For many grandparents, missing their grandkids is a constant condition because they live so far away. I’m lucky in that all nine of mine live within a couple of miles, which means they are an integral part of my life. I’ve never had to miss them before.

It’s not all bad. Three of my grandkids live upstairs, so I’m a part of their daily lives and can answer important life questions for them.

Tate • “Papa, how many werewolves have you shot?”

Hallie • “First you have to promise not to tell my mom.”

Gage • “Who the heck is Eric Clapton?”

As for the other six grandkids, they might as well be on the far side of the moon for all we get to see of them. We used to spend a lot of time at their sports and music events. Not anymore. Everything has been canceled.
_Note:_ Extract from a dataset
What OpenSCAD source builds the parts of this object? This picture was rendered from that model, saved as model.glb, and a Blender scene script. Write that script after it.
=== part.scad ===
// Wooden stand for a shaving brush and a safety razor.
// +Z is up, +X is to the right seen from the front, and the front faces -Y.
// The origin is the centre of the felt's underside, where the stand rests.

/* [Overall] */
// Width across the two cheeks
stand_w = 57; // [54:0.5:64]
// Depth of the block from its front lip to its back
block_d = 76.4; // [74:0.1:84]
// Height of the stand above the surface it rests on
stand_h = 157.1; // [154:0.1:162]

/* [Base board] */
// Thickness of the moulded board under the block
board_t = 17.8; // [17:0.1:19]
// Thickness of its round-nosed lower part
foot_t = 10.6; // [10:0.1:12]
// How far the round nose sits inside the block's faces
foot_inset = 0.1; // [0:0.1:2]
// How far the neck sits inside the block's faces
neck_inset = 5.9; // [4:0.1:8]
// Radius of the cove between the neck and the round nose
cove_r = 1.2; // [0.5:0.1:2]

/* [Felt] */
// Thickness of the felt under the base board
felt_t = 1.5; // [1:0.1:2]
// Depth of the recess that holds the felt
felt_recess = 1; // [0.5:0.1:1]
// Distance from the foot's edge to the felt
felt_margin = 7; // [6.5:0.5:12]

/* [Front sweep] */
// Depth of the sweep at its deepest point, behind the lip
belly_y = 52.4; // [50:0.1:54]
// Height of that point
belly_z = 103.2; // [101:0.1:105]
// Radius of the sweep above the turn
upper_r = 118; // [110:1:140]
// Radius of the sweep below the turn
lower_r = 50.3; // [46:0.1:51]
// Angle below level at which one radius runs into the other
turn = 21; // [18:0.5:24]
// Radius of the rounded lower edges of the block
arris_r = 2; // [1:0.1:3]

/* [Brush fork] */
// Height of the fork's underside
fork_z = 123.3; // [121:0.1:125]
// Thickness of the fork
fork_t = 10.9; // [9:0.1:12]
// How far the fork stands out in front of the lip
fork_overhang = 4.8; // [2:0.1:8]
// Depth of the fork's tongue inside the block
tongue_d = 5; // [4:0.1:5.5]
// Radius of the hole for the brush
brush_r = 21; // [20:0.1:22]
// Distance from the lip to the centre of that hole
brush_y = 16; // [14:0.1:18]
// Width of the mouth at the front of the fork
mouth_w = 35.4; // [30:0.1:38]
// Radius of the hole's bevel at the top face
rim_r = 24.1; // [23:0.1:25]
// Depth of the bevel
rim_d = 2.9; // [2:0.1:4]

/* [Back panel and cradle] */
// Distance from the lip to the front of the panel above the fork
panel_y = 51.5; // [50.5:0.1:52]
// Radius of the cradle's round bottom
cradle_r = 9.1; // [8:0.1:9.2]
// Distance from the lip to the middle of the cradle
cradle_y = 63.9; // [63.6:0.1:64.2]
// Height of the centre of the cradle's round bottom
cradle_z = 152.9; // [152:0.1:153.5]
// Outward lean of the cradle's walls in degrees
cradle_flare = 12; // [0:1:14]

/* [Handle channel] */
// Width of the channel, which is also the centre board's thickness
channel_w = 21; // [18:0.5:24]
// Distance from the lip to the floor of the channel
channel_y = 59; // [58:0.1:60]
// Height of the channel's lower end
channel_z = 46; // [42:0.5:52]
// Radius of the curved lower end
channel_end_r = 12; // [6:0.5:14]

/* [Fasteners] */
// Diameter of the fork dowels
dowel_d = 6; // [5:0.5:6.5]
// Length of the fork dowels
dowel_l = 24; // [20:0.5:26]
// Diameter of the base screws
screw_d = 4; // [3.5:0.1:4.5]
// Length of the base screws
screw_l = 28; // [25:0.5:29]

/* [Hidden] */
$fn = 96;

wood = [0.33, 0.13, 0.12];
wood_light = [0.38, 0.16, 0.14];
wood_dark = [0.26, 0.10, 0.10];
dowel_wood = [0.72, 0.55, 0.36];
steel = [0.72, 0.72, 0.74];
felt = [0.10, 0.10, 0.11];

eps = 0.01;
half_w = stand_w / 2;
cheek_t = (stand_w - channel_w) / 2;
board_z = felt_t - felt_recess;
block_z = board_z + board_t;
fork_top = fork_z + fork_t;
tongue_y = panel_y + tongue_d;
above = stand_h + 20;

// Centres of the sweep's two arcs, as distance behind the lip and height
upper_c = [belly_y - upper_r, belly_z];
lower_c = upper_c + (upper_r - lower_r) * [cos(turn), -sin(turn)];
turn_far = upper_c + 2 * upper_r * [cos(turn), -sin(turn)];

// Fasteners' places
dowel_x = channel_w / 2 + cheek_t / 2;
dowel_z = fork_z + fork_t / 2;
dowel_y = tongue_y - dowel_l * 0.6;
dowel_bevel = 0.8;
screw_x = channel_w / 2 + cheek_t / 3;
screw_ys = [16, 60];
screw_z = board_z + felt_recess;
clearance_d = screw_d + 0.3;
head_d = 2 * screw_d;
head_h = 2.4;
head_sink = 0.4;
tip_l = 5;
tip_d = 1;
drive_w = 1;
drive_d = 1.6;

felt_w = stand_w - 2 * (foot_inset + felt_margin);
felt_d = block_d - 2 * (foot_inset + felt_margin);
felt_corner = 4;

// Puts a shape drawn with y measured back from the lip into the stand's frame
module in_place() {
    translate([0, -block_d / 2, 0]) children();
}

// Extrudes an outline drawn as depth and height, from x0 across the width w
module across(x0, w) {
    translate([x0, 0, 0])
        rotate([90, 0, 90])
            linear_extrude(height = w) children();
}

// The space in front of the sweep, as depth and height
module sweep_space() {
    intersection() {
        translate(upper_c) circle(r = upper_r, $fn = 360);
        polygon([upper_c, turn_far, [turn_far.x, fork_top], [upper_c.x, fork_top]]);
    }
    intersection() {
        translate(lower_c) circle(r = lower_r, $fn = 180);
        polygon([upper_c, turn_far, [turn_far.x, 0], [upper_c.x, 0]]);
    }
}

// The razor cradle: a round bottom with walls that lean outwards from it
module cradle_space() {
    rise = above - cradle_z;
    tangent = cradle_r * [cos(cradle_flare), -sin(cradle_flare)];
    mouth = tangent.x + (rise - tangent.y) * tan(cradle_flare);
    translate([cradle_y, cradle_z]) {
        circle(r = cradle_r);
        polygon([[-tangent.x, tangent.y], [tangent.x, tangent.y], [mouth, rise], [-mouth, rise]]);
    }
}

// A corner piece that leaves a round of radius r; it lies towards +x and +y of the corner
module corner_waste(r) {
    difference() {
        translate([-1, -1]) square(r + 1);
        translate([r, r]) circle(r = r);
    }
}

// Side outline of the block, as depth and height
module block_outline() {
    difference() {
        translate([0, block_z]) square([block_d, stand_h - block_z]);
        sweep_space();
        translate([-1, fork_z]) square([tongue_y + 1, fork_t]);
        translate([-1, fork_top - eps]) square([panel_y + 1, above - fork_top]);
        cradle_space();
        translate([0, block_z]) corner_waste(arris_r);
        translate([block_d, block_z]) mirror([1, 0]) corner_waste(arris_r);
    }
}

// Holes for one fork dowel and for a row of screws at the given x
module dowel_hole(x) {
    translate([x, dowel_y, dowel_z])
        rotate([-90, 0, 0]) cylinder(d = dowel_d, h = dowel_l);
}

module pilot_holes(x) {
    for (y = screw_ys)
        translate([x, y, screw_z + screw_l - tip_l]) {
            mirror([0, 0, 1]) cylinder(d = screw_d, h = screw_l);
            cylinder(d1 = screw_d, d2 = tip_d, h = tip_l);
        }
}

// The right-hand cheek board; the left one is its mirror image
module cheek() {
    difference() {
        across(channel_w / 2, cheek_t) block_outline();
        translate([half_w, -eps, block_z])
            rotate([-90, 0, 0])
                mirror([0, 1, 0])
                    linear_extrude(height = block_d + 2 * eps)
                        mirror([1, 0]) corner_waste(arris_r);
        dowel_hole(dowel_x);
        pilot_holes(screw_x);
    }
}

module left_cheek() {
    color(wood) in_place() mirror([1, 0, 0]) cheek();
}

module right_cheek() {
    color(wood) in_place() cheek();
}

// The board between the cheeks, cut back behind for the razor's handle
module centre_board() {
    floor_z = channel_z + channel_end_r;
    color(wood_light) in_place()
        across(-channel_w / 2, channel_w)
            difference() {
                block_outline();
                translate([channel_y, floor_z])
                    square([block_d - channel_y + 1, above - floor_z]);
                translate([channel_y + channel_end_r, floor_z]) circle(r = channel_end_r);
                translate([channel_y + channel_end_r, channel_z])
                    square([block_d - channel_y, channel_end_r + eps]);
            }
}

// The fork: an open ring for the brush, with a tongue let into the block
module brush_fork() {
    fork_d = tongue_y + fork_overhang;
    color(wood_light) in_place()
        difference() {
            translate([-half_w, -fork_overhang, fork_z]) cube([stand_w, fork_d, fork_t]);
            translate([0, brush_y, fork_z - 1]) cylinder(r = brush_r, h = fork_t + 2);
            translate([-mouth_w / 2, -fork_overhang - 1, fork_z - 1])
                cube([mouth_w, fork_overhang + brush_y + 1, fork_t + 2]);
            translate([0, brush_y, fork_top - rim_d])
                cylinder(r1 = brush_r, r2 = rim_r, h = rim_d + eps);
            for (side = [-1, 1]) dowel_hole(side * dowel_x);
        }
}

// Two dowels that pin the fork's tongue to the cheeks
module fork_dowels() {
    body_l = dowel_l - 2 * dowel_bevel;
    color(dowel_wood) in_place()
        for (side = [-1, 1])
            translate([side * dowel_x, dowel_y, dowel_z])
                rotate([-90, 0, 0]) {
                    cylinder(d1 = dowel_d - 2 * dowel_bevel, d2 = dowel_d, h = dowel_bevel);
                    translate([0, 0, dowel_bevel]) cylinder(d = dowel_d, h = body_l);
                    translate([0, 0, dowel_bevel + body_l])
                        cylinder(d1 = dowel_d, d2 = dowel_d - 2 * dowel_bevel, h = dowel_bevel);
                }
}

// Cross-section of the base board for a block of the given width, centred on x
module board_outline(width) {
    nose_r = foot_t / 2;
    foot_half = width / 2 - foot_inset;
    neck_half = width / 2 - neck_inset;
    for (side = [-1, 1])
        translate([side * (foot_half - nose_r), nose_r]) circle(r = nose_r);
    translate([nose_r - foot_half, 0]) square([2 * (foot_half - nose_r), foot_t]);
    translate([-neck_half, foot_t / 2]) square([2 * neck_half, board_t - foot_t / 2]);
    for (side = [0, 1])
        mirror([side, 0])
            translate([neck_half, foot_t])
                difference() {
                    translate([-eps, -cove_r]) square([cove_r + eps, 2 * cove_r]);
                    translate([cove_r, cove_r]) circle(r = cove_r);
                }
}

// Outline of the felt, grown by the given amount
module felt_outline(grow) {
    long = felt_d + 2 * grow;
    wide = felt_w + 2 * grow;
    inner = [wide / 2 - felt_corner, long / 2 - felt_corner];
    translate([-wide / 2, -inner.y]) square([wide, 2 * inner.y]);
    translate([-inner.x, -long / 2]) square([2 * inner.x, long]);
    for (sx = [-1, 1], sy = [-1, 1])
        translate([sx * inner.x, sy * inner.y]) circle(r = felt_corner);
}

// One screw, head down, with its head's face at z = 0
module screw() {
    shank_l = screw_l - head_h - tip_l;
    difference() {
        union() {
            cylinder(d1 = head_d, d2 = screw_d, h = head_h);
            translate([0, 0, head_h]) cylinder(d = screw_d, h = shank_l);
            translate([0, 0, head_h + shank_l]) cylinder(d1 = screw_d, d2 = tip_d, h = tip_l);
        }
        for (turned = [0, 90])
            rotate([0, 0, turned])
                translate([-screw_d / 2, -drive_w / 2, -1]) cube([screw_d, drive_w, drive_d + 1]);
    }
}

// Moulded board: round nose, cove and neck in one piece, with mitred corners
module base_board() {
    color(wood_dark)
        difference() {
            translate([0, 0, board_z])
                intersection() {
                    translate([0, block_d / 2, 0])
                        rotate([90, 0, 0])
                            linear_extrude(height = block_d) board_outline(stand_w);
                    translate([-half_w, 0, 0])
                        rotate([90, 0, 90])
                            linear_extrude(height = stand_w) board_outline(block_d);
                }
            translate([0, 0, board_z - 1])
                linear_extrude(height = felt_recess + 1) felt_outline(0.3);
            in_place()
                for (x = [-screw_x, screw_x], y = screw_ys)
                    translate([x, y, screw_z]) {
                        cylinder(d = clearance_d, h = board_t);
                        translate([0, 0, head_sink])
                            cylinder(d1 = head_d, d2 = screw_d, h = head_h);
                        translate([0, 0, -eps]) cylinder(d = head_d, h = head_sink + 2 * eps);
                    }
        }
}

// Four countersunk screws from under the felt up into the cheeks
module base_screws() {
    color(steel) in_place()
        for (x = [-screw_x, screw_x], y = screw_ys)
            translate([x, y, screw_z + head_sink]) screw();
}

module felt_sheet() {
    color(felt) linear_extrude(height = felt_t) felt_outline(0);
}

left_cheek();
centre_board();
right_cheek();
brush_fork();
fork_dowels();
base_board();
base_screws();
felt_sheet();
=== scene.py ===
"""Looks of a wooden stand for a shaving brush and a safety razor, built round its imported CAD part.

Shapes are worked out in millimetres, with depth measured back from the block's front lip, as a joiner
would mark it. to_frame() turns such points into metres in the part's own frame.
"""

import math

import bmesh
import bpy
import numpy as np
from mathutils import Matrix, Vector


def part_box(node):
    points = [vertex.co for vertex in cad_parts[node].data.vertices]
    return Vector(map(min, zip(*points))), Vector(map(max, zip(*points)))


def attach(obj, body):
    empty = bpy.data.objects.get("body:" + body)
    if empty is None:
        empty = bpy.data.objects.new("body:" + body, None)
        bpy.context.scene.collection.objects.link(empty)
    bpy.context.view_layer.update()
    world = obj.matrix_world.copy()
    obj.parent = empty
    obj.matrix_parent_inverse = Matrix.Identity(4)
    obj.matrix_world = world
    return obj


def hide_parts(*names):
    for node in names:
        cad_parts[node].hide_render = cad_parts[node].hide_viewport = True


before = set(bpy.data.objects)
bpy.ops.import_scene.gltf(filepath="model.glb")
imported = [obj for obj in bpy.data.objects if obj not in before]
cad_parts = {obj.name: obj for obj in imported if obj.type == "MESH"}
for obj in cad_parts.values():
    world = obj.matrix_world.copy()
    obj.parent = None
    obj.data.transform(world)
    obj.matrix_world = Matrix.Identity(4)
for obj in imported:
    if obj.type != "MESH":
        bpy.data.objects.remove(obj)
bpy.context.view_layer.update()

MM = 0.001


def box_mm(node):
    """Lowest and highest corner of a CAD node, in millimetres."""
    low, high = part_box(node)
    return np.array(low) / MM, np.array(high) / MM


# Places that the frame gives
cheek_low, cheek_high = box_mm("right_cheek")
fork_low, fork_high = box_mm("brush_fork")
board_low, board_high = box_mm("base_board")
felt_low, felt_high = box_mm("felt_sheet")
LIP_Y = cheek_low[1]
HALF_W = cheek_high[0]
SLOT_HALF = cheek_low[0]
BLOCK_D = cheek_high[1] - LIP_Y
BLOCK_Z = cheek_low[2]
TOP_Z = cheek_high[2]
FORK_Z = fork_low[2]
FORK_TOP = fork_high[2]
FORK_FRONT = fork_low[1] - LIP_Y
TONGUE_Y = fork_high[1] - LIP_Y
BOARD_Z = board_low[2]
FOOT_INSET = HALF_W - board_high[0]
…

When the grandkids whom I’m not quarantined with drop by, it’s mostly looking at one another through the glass while something is either picked up or dropped off. That’s no kind of relationship.

That doesn’t mean the relationships can’t continue. It just means we have to improvise. I have several “stepgrandkids” from my Latter-day Saint congregation whom I rarely see now that church has been put on hold.

This doesn’t mean I can’t have a relationship with them. I wait for Ethan and Ryan to go into their backyard and then I shoot jelly beans at them out of a Wrist Rocket.

Note: It’s long-range shooting, so I haven’t hit either of them. Yet. But it’s only a matter of time before I get the angles just right. At least then they’ll know I’m thinking about them.

Emails, texts, phone calls and waving from the street just don’t cut it. I need people around me who actually need me — even if I’m a bad in-flu-ence.